O centro das acusações esteve na atividade política de Fusaro na Itália, onde, consequentemente, através de sua teoria, deu apoio intelectual à aliança do governo entre Matteo Salvini, líder do partido de direita La Liga, e Luigi Di Maio,que a partir da esquerda é líder do movimento Cinco Estrelas. “Esse resultado é positivo porque deixou indignados os controladores das finanças internacionais”, disse o filósofo quando Salvini e Di Maio entraram em acordo no poder. Durante sua passagem na Espanha, no entanto, Fusaro foi acusado, a partir da esquerda, de ser “o Cavalo de Troia da ultradireita”, e a partir da direita, de apoiar e incentivar ao governo italiano uma irresponsável “saída do euro”.
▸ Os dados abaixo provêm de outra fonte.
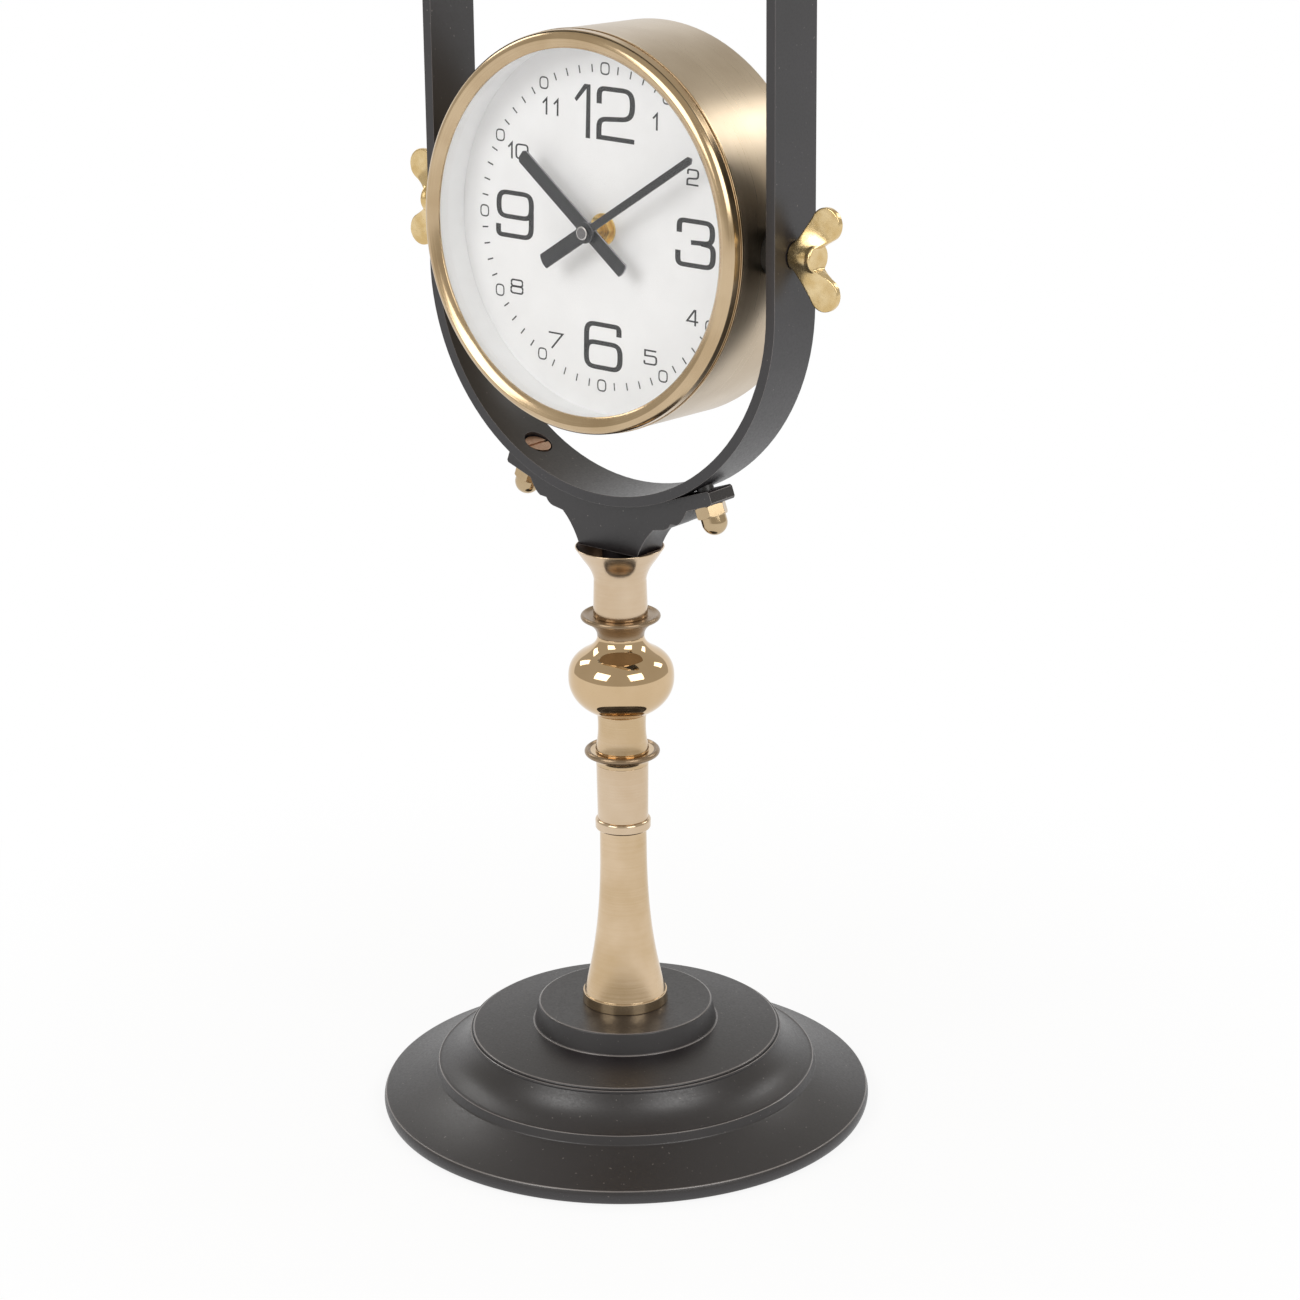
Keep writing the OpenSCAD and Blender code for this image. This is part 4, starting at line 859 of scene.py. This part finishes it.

Fusaro saudou a controvérsia, lembrando que ele é consoante ao intelectual que “pensa na sociedade e age na sociedade” e repetiu, em sua defesa, que o antifascismo que costuma enfrentá-lo “na ausência patente de fascismo é o álibi para aceitar o cassetete invisível da economia de livre mercado planetário”. Ainda assim, talvez a questão em que mais convergem as críticas dos dois lados seja sua posição a respeito do auge dos novos direitos civis (em termos de novas liberdades sexuais, de gênero, de reprodução e adoção) em oposição ao ocaso dos velhos direitos sociais e laborais (em termos de sindicatos, garantias profissionais e coberturas sociais).
Acusado inclusive de preparar o terreno para “suprimir” esses direitos civis, basta ler o trabalho de Fusaro para encontrar argumentos mais complexos que o medo ou a homofobia. Nesse caso, explica o filósofo, é a família como fundamento de uma ética comunitária fundada em “garantias, tutelas e estabilidades” que deve ser pensada no contexto atual como um espaço de resistência diante desse egoísmo competitivo que só concebe os direitos civis como mais um passo para a reafirmação de “indivíduos autocráticos” com mais afinidade pelas leis de livre mercado do que pela emancipação dos costumes. Então, diante das mudanças aparentes, o que falta, contudo, são mudanças mais radicais. Sob o risco de provocar e incomodar, as ideias de Diego Fusaro apontam para um horizonte comum: o mundo só deixa de ser transformável “se nos eximimos de transformá-lo e incorrigível se renunciamos a corrigi-lo”.